### THE DATA ###

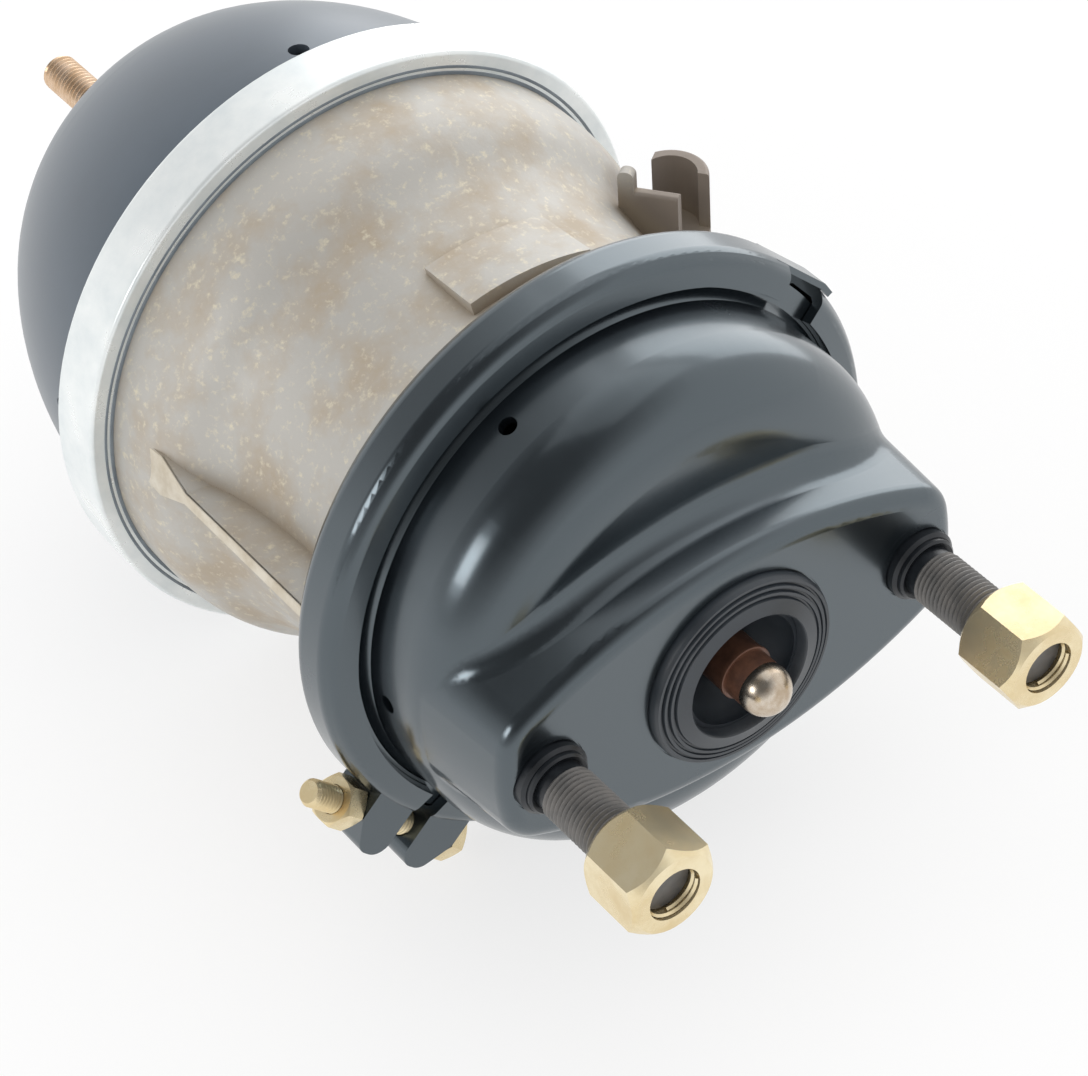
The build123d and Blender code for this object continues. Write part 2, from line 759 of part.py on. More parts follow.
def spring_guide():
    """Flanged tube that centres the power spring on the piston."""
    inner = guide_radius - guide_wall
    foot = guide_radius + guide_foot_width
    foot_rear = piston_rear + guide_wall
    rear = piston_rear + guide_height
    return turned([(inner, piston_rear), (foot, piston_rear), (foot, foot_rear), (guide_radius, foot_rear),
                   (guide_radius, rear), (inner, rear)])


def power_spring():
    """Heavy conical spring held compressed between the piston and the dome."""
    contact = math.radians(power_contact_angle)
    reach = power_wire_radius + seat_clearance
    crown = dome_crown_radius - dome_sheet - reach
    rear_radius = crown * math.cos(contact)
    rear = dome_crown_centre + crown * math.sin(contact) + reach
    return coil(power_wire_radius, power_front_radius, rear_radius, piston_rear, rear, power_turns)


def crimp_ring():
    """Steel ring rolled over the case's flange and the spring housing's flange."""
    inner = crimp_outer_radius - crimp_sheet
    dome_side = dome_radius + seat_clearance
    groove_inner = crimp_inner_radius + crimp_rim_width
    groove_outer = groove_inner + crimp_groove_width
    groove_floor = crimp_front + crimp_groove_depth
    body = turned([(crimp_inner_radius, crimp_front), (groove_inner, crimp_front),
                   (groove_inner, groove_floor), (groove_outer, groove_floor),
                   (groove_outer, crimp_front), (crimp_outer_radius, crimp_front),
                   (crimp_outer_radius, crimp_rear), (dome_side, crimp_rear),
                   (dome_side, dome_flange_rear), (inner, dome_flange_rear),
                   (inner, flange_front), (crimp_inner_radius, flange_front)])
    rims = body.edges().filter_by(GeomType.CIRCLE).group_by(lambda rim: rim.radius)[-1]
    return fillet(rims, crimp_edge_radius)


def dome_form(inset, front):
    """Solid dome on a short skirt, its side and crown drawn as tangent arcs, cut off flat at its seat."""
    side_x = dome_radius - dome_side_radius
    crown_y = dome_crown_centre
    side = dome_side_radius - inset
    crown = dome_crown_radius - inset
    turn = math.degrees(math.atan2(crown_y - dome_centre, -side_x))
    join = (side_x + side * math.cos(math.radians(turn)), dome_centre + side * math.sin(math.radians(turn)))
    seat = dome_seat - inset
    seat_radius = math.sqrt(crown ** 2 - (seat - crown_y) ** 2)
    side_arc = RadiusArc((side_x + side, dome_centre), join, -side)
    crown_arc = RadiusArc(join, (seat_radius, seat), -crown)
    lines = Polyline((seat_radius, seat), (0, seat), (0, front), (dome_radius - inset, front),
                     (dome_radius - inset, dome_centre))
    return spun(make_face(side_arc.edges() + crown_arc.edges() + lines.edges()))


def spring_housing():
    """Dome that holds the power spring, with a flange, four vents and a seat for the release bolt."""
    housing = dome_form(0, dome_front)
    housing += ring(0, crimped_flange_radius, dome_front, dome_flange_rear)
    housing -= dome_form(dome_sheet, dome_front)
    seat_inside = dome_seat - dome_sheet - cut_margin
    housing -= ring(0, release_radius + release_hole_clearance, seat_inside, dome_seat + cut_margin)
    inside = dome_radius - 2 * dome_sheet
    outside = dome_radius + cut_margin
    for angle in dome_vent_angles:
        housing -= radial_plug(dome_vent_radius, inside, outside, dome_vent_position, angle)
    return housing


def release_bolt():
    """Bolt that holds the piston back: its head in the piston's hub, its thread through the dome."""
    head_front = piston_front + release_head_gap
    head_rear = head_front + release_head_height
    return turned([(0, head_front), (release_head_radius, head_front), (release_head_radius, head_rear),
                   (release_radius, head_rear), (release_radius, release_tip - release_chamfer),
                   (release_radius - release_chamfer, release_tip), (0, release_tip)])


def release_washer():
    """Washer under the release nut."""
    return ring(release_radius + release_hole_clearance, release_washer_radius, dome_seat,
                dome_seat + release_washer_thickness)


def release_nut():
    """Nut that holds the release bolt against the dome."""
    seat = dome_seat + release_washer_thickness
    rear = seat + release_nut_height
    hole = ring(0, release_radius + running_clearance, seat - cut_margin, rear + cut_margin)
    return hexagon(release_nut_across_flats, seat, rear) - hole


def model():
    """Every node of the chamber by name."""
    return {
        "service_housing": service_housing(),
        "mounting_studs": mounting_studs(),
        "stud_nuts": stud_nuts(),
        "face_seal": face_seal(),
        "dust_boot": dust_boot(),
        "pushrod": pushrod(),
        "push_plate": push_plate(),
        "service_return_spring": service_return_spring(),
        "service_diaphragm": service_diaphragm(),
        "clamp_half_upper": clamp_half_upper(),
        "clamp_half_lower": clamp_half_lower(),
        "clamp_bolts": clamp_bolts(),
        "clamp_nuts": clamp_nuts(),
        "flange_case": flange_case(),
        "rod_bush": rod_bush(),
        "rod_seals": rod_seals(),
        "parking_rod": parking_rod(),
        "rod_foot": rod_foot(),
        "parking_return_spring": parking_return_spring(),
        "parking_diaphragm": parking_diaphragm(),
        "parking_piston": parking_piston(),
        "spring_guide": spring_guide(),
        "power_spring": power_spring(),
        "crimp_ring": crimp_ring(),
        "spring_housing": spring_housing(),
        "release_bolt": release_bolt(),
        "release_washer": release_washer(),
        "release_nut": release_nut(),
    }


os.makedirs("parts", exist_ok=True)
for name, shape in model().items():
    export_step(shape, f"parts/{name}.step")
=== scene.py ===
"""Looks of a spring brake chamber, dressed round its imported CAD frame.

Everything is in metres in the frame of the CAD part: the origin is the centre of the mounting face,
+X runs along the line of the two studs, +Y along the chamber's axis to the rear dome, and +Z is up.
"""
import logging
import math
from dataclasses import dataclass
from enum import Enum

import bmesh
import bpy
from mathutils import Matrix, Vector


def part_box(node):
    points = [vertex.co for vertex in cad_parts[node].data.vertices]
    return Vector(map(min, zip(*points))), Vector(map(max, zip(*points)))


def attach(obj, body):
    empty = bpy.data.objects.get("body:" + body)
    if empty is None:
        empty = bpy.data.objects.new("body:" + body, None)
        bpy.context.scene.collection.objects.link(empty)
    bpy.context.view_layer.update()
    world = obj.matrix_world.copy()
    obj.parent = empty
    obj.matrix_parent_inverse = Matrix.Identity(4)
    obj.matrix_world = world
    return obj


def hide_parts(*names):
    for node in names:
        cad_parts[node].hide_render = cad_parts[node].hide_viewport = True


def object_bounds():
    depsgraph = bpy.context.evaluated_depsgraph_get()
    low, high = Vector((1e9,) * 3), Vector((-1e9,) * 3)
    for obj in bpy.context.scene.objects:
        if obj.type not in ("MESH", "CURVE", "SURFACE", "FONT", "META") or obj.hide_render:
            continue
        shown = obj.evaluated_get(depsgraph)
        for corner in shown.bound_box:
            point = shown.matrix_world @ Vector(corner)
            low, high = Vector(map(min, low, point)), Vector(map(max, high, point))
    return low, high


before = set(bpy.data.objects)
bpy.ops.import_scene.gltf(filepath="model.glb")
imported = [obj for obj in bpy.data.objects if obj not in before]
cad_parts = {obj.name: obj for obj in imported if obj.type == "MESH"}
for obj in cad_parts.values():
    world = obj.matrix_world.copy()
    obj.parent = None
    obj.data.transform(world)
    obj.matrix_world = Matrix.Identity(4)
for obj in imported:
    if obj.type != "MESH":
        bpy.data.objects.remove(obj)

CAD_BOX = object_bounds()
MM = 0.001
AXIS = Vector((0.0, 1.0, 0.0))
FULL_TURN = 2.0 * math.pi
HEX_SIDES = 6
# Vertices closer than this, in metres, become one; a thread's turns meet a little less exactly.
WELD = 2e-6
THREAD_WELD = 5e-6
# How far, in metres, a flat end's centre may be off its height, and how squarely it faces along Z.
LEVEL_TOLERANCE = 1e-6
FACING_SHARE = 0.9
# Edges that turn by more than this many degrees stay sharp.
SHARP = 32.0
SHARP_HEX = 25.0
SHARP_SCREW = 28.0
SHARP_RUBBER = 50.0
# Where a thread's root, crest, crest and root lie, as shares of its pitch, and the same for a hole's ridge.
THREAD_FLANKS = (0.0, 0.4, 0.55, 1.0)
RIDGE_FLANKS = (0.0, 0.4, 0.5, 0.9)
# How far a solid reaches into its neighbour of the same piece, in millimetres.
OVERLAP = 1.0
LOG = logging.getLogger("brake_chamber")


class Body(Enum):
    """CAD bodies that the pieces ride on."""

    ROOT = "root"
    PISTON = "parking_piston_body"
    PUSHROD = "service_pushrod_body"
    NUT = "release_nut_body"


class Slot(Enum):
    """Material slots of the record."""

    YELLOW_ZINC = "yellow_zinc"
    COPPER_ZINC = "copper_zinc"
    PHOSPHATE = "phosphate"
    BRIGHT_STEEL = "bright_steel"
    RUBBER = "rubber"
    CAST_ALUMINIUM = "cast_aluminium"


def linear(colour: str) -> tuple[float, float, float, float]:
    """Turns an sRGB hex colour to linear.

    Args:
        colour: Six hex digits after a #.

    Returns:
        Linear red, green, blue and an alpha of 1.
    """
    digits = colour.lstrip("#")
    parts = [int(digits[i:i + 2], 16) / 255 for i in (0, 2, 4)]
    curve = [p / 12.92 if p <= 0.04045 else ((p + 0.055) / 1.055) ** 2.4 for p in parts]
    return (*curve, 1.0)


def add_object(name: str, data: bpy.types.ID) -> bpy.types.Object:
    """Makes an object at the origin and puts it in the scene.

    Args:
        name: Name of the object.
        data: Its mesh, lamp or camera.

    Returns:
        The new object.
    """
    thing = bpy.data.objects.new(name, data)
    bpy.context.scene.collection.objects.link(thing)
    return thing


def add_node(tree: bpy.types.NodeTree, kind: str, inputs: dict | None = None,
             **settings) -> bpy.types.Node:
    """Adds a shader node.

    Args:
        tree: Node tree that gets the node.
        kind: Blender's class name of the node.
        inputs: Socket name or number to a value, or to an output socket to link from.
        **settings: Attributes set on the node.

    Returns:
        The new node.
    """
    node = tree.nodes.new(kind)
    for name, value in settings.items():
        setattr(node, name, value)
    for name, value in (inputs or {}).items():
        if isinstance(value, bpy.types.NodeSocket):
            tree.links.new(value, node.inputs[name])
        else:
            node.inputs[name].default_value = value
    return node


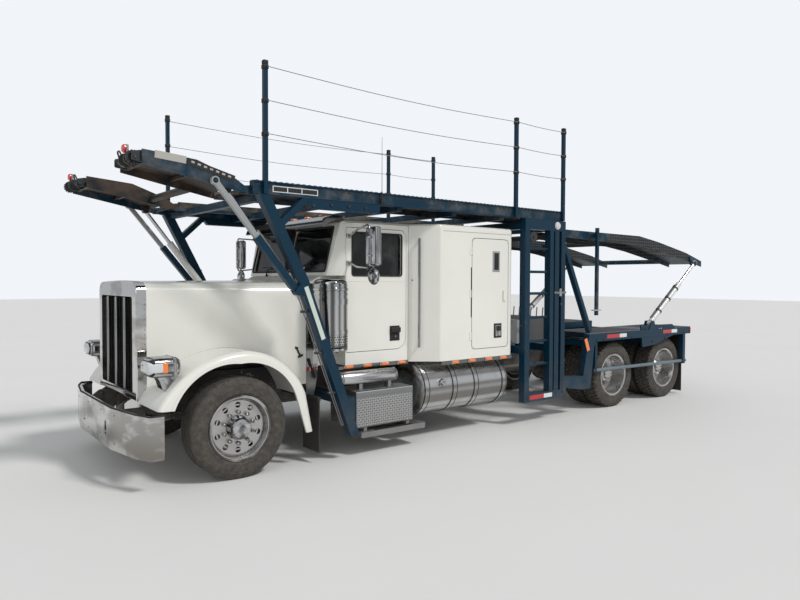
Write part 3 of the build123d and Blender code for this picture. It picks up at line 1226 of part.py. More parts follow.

###

*DESCRIPTION OF THE TASK*.
Repeat the lines from the first one in the records through the line containing "(guide_radius, rear), (inner, rear)])", exactly as written, and nothing else.

*EXERCISE RESPONSE*.
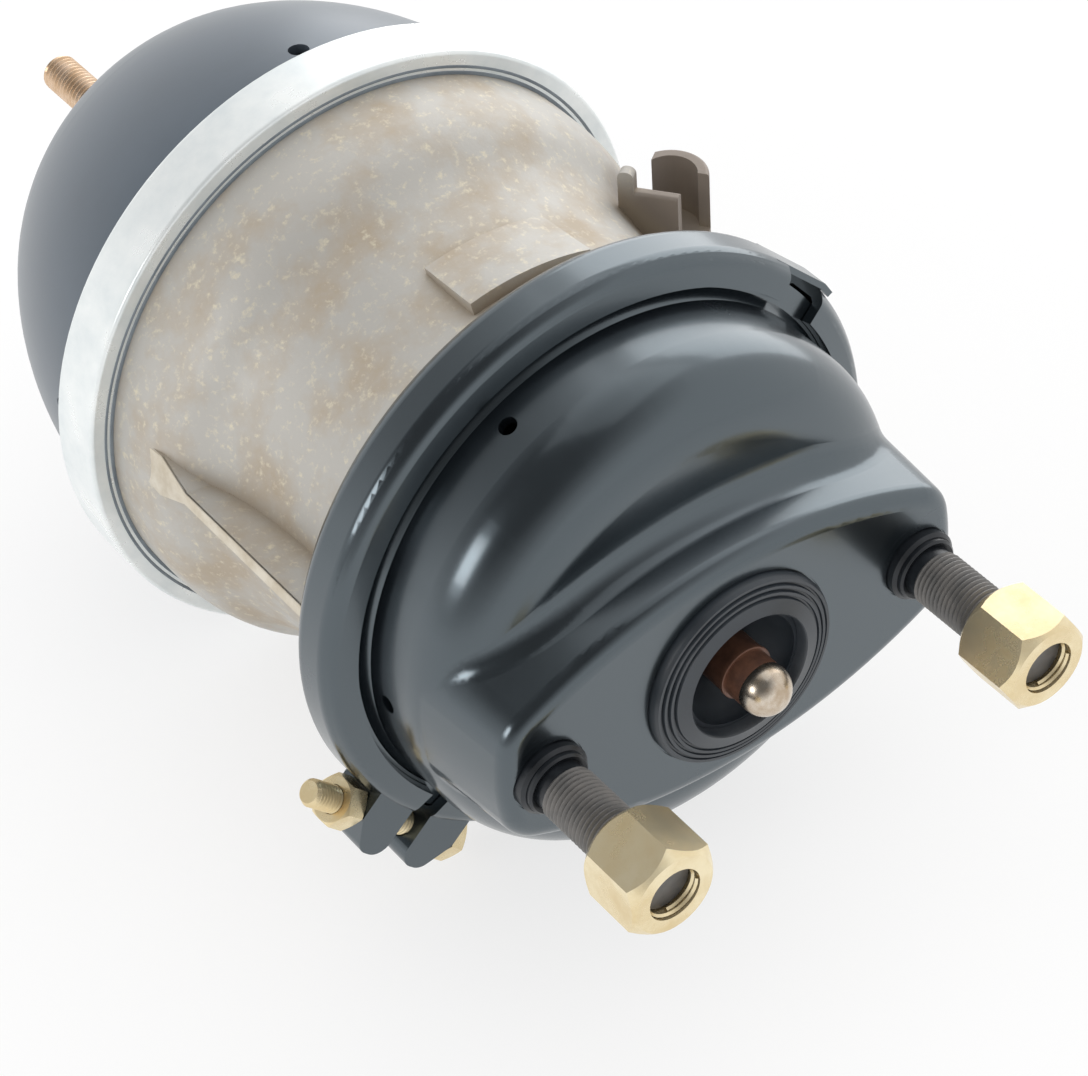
The build123d and Blender code for this object continues. Write part 2, from line 759 of part.py on. More parts follow.
def spring_guide():
    """Flanged tube that centres the power spring on the piston."""
    inner = guide_radius - guide_wall
    foot = guide_radius + guide_foot_width
    foot_rear = piston_rear + guide_wall
    rear = piston_rear + guide_height
    return turned([(inner, piston_rear), (foot, piston_rear), (foot, foot_rear), (guide_radius, foot_rear),
                   (guide_radius, rear), (inner, rear)])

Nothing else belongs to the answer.